Work to do:
Work out the number of lines containing "object". Give that number alone.

Supplied information:
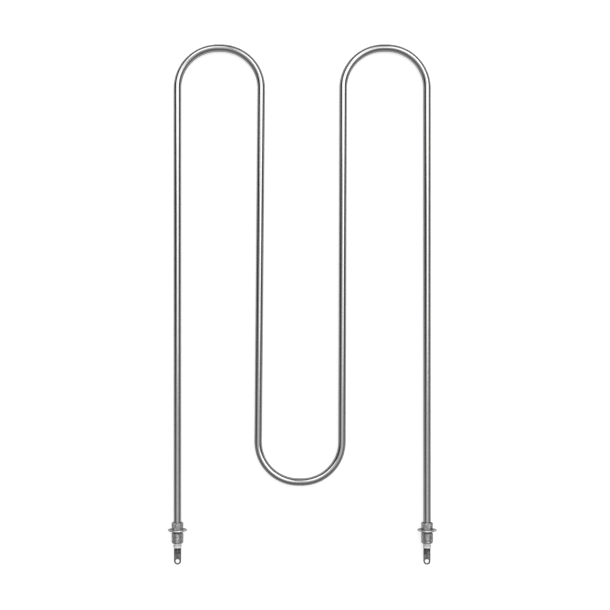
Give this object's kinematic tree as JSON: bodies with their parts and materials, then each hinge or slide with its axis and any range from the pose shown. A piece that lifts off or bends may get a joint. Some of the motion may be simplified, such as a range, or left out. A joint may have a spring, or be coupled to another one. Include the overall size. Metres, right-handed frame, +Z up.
{
  "type": "tubular heating element",
  "caption": "Metal-sheathed tubular heater bent into a flat M, with a flanged threaded bushing, ceramic bead and screw lug at each end.",
  "frame": {"origin": "midway between the two bushings, on the plane where both flanges seat, at the height of the tube's axis", "axes": "+Y along the legs, from the bushings to the two far bends; +Z up from the surface that the flat M lies on"},
  "size_m": [0.309, 0.5985, 0.022],
  "materials": {
    "sheath_steel": "satin",
    "bushing_steel": "satin",
    "lug_steel": "satin",
    "pin_steel": "satin",
    "resistance_wire": "satin",
    "white_ceramic": "matte",
    "magnesia_powder": "matte",
    "sealing_resin": "matte"
  },
  "bodies": {
    "root": {"sheath_tube": "sheath_steel", "magnesia_fill": "magnesia_powder", "resistance_coil": "resistance_wire", "left_threaded_bushing": "bushing_steel", "left_ceramic_insulator": "white_ceramic", "left_end_seal": "sealing_resin", "left_cold_pin": "pin_steel", "left_terminal_lug": "lug_steel", "right_threaded_bushing": "bushing_steel", "right_ceramic_insulator": "white_ceramic", "right_end_seal": "sealing_resin", "right_cold_pin": "pin_steel", "right_terminal_lug": "lug_steel"}
  },
  "joints": []
}
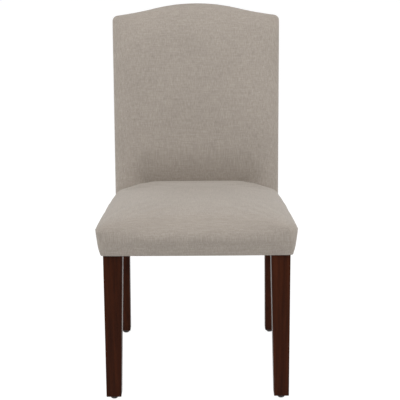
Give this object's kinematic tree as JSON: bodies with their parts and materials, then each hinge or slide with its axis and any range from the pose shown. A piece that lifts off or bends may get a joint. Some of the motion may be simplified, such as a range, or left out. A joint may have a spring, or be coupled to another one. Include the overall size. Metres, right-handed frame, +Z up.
{
  "type": "parsons chair",
  "caption": "Upholstered armless dining chair with an arched padded back, a crowned padded seat and tapered dark wooden legs.",
  "frame": {"origin": "on the floor under the middle of the chair", "axes": "+Z up, the chair faces -Y, +X to the right of someone who looks at its front"},
  "size_m": [0.4954, 0.5922, 0.9697],
  "materials": {
    "linen_weave": "plain weave of slubby grey-beige yarn, matte",
    "stained_wood": "dark espresso stain under satin lacquer",
    "frame_wood": "plain sawn hardwood",
    "foam": "open-cell upholstery foam",
    "wadding": "polyester fibre wadding",
    "webbing": "elastic woven webbing",
    "black_cloth": "non-woven black cambric",
    "zinc_steel": "zinc-plated",
    "glide_plastic": "dark moulded"
  },
  "bodies": {
    "root": {"front_leg_left": "stained_wood", "front_leg_right": "stained_wood", "rear_leg_left": "stained_wood", "rear_leg_right": "stained_wood", "front_rail": "frame_wood", "rear_rail": "frame_wood", "side_rail_left": "frame_wood", "side_rail_right": "frame_wood", "corner_block_front_left": "frame_wood", "corner_block_front_right": "frame_wood", "corner_block_rear_left": "frame_wood", "corner_block_rear_right": "frame_wood", "back_lower_rail": "frame_wood", "back_top_rail": "frame_wood", "dowels": "frame_wood", "leg_bolts": "zinc_steel", "bolt_washers": "zinc_steel", "bolt_nuts": "zinc_steel", "block_screws": "zinc_steel", "back_cross_webs": "webbing", "back_upright_webs": "webbing", "seat_lengthwise_webs": "webbing", "seat_crosswise_webs": "webbing", "back_foam": "foam", "back_rear_padding": "foam", "seat_foam": "foam", "back_wadding": "wadding", "seat_wadding": "wadding", "back_cover": "linen_weave", "back_outside_panel": "linen_weave", "seat_cover": "linen_weave", "dust_cover": "black_cloth", "dust_cover_staples": "zinc_steel", "glide_front_left": "glide_plastic", "glide_front_right": "glide_plastic", "glide_rear_left": "glide_plastic", "glide_rear_right": "glide_plastic"}
  },
  "joints": []
}
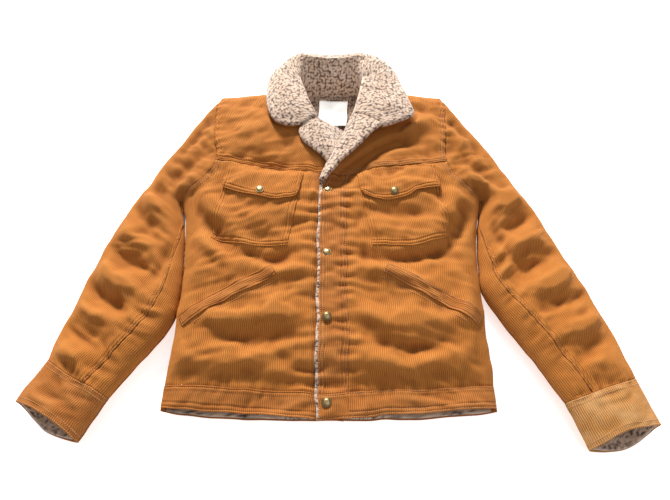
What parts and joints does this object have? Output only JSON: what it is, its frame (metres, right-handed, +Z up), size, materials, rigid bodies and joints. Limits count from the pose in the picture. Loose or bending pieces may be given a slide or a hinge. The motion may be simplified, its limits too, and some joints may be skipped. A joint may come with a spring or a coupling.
{
  "type": "fleece-lined corduroy jacket",
  "caption": "Waist-length corduroy jacket with fleece lining and collar, snap front, flap chest pockets and slanted hand pockets, lying flat on its back.",
  "frame": {"origin": "on the table, under the middle of the jacket's overall box", "axes": "+X to the wearer's left across the jacket, +Y from the hem to the collar, +Z up out of the front"},
  "size_m": [0.9732, 0.7686, 0.0715],
  "materials": {
    "corduroy": "golden-brown cotton corduroy with fine wales, soft and matt",
    "corduroy_trim": "the same corduroy on cuffs, waistband, plackets, pockets and welts, topstitched",
    "fleece": "curly cream pile fleece",
    "pocketing": "plain brown cotton pocketing",
    "label": "white woven satin label, blank",
    "brass": "antiqued brass, worn bright on the domes"
  },
  "bodies": {
    "jacket": {"back_panel": "corduroy", "back_yoke": "corduroy", "back_waistband": "corduroy_trim", "back_lining": "fleece", "right_front_panel": "corduroy", "left_front_panel": "corduroy", "right_front_yoke": "corduroy", "left_front_yoke": "corduroy", "right_placket": "corduroy_trim", "right_waistband": "corduroy_trim", "left_waistband": "corduroy_trim", "left_front_lining": "fleece", "right_front_lining": "fleece", "right_chest_pocket": "corduroy_trim", "left_chest_pocket": "corduroy_trim", "right_flap_snap_stud": "brass", "left_flap_snap_stud": "brass", "right_hand_pocket_welt": "corduroy_trim", "left_hand_pocket_welt": "corduroy_trim", "right_hand_pocket_bag": "pocketing", "left_hand_pocket_bag": "pocketing", "back_undercollar": "corduroy", "back_collar": "fleece", "left_lapel": "fleece", "right_lapel": "fleece", "neck_label": "label", "size_tab": "label", "top_snap_stud": "brass", "upper_snap_stud": "brass", "lower_snap_stud": "brass", "waistband_snap_stud": "brass"},
    "right_flap": {"right_pocket_flap": "corduroy_trim", "right_flap_snap_cap": "brass", "right_flap_snap_socket": "brass"},
    "left_flap": {"left_pocket_flap": "corduroy_trim", "left_flap_snap_cap": "brass", "left_flap_snap_socket": "brass"},
    "front_edge": {"left_placket": "corduroy_trim", "left_waistband_end": "corduroy_trim", "left_front_facing": "fleece", "top_snap_cap": "brass", "top_snap_socket": "brass", "upper_snap_cap": "brass", "upper_snap_socket": "brass", "lower_snap_cap": "brass", "lower_snap_socket": "brass", "waistband_snap_cap": "brass", "waistband_snap_socket": "brass"},
    "right_wing": {"right_collar_wing": "fleece", "right_undercollar": "corduroy"},
    "left_wing": {"left_collar_wing": "fleece", "left_undercollar": "corduroy"},
    "right_sleeve": {"right_top_sleeve": "corduroy", "right_under_sleeve": "corduroy", "right_cuff": "corduroy_trim", "right_sleeve_lining": "fleece"},
    "left_sleeve": {"left_top_sleeve": "corduroy", "left_under_sleeve": "corduroy", "left_cuff": "corduroy_trim", "left_sleeve_lining": "fleece"}
  },
  "joints": [
    {"name": "right_flap_lift", "type": "hinge", "parent": "jacket", "child": "right_flap", "pos_m": [-0.12838, 0.09131, 0.068], "axis": [-0.993, 0.1184, 0], "range_deg": [0, 120]},
    {"name": "left_flap_lift", "type": "hinge", "parent": "jacket", "child": "left_flap", "pos_m": [0.11162, 0.09131, 0.068], "axis": [-0.993, -0.1184, 0], "range_deg": [0, 120]},
    {"name": "front_edge_lift", "type": "hinge", "parent": "jacket", "child": "front_edge", "pos_m": [0.01962, -0.12869, 0.056], "axis": [0, 1, 0], "range_deg": [0, 55]},
    {"name": "right_wing_lift", "type": "hinge", "parent": "jacket", "child": "right_wing", "pos_m": [-0.03838, 0.21231, 0.057], "axis": [-0.3452, 0.9353, -0.0779], "range_deg": [0, 50]},
    {"name": "left_wing_lift", "type": "hinge", "parent": "jacket", "child": "left_wing", "pos_m": [0.04162, 0.21231, 0.057], "axis": [-0.1294, -0.9882, 0.0823], "range_deg": [0, 50]},
    {"name": "right_sleeve_swing", "type": "hinge", "parent": "jacket", "child": "right_sleeve", "pos_m": [-0.23038, 0.27931, 0.022], "axis": [0, 0, -1], "range_deg": [0, 25]},
    {"name": "left_sleeve_swing", "type": "hinge", "parent": "jacket", "child": "left_sleeve", "pos_m": [0.21362, 0.27931, 0.022], "axis": [0, 0, 1], "range_deg": [0, 25]}
  ]
}
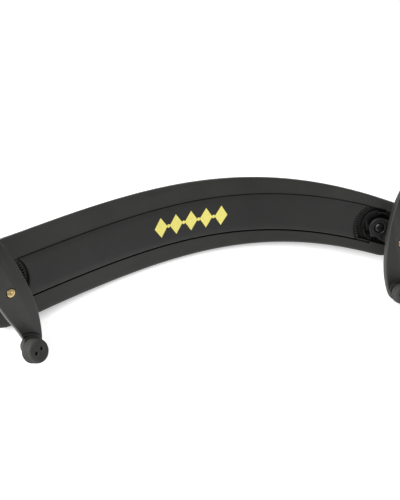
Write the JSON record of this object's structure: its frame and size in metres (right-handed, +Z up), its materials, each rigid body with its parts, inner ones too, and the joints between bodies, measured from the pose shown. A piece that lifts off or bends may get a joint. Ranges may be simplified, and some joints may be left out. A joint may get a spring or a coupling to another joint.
{
  "type": "violin shoulder rest",
  "caption": "Arched, tapered shoulder rest for a violin: foam-backed bar with height-adjustable, swivelling two-footed rubber-tipped forks at its ends.",
  "frame": {"origin": "bottom centre of the bounding box, on the table the rest lies on", "axes": "+X along the bar towards its narrow end, +Z up; -Y is the side the forks and the violin are on"},
  "size_m": [0.2572, 0.094, 0.069],
  "materials": {
    "bar": "satin moulded, fine grain",
    "strip": "satin moulded",
    "foam": "open-cell foam",
    "brass": "turned, bright",
    "steel": "blackened",
    "disc": "satin moulded",
    "arm": "satin moulded",
    "fork": "satin moulded",
    "foot": "matte, ribbed"
  },
  "bodies": {
    "base": {"base_bar": "bar", "centre_strip": "strip", "foam_pad": "foam", "bar_insert_wide": "brass", "bar_insert_narrow": "brass"},
    "clamp_wide": {"clamp_screw_wide": "steel"},
    "swivel_wide": {"swivel_disc_wide": "disc", "arm_wide": "arm", "arm_bush_wide": "brass"},
    "screw_wide": {"height_screw_wide": "brass"},
    "fork_wide": {"fork_wide": "fork", "foot_wide_low": "foot", "foot_wide_high": "foot"},
    "clamp_narrow": {"clamp_screw_narrow": "steel"},
    "swivel_narrow": {"swivel_disc_narrow": "disc", "arm_narrow": "arm", "arm_bush_narrow": "brass"},
    "screw_narrow": {"height_screw_narrow": "brass"},
    "fork_narrow": {"fork_narrow": "fork", "foot_narrow_low": "foot", "foot_narrow_high": "foot"}
  },
  "joints": [
    {"name": "clamp_wide_turn", "type": "hinge", "parent": "base", "child": "clamp_wide", "pos_m": [-0.10853, 0.01264, 0.02233], "axis": [0.2212, -0.7764, 0.5901], "continuous": true},
    {"name": "swivel_wide_turn", "type": "hinge", "parent": "base", "child": "swivel_wide", "pos_m": [-0.10853, 0.01264, 0.02233], "axis": [0.2212, -0.7764, 0.5901], "range_deg": [-10, 10]},
    {"name": "screw_wide_lift", "type": "slide", "parent": "swivel_wide", "child": "screw_wide", "axis": [0.2058, -0.7791, 0.5921], "range_m": [-0.003, 0.005]},
    {"name": "fork_wide_turn", "type": "hinge", "parent": "screw_wide", "child": "fork_wide", "pos_m": [-0.11043, 0.00035, 0.03762], "axis": [0.2058, -0.7791, 0.5921], "range_deg": [-864, 1440]},
    {"name": "clamp_narrow_turn", "type": "hinge", "parent": "base", "child": "clamp_narrow", "pos_m": [0.10969, -0.00204, 0.0223], "axis": [-0.4848, -0.6975, 0.5277], "continuous": true},
    {"name": "swivel_narrow_turn", "type": "hinge", "parent": "base", "child": "swivel_narrow", "pos_m": [0.10969, -0.00204, 0.0223], "axis": [-0.4848, -0.6975, 0.5277], "range_deg": [-10, 10]},
    {"name": "screw_narrow_lift", "type": "slide", "parent": "swivel_narrow", "child": "screw_narrow", "axis": [-0.244, -0.7729, 0.5858], "range_m": [-0.003, 0.005]},
    {"name": "fork_narrow_turn", "type": "hinge", "parent": "screw_narrow", "child": "fork_narrow", "pos_m": [0.111, -0.01932, 0.02959], "axis": [-0.244, -0.7729, 0.5858], "range_deg": [-864, 1440]}
  ],
  "couplings": [
    {"joint": "screw_wide_lift", "follows": "fork_wide_turn", "m_per_rad": 0.00019894},
    {"joint": "screw_narrow_lift", "follows": "fork_narrow_turn", "m_per_rad": 0.00019894}
  ]
}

Reply to the task:
4